The webinar is hosted by the Journalism Research Group at the Department of Information Science and Media Studies, and will be led by associate professor Carl-Gustav Linden. 

Link to the event will follow. 


Data Centers and Infrastructural Temporalities


Abstract: Emergent media infrastructures tend to be associated with imaginaries of progress and longevity, assuming their permanence and endurance for generations to come. A new form of digital infrastructures built to support global connectivity, machine learning and artificial intelligence – data centres – has also been envisioned in many Northern European countries as harbingers of local welfare, environmental care, and opportunity for rebranding of economically struggling regions. This presentation reflects upon the temporalities of these new infrastructures and the fragility of the local futures associated with them. Drawing upon an example of a recently built and dismantled flagship data center in Helsinki, this presentation sheds light upon the multiple conflicting temporalities and economies that intersect at data centres and the ways in which conflicts and alignments between them are addressed. Discussing the work on time that takes place in data centres suggests how only some temporalities are deemed worth of care, and how data centers could be potentially rendered into objects of quick obsolescence, bursting hopes for local development and giving birth to new forms of digital ruination. 
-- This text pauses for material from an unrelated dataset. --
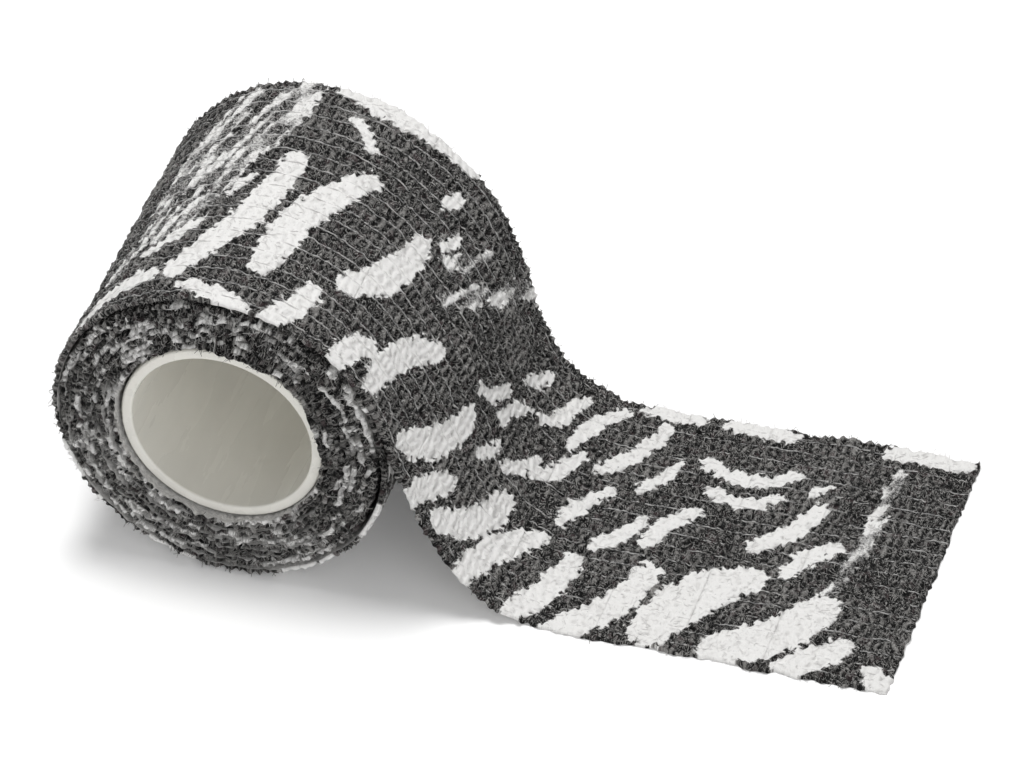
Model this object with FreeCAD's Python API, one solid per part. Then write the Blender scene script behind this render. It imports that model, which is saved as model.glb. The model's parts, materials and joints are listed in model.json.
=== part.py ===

Bio: Julia Velkova is an assistant professor at the Department for Thematic Studies - Technology and Social Change, Linköping University. Her research focuses on media infrastructures, data materialities and the intersection of digital economies with energy politics. 

Invasive Species of the Digital Ecosystem 
– An empirical framework for measuring and comparing infrastructural power 


Abstract: The presentation establishes a framework for comparing digital communication systems – as comprised of infrastructural, market, and policy structures – across historical and national contexts (Flensburg & Lai, 2019; 2020a; 2020b). On this basis, it outlines two empirical studies of digital infrastructures – one that compares the digital communication system in Denmark across different periods in the history of the Danish internet, and another that looks specifically at infrastructures at the level of applications and data in order to uncover hidden surveillance ecologies. Both studies map infrastructural power structures in order to advance the monitoring and regulation of invasive species inhabiting the digital ecosystem. 

Bio: Signe Sophus Lai is a Tenure Track Assistant Professor at the University of Copenhagen, Department of Communication. Her research is placed at the intersection between infrastructure studies, political economy of communication, and critical data studies, and focuses on the societal implications of datafication, digital infrastructures, and emergent business models for individuals’ abilities to live a good life. She has previously published on digital control mechanisms and infrastructures, commercial tracking, big data, media ethnography, digital methods and media measurements in publications including International Journal of Communication, New Media & Society, Big Data & Society, and Media, Culture & Society.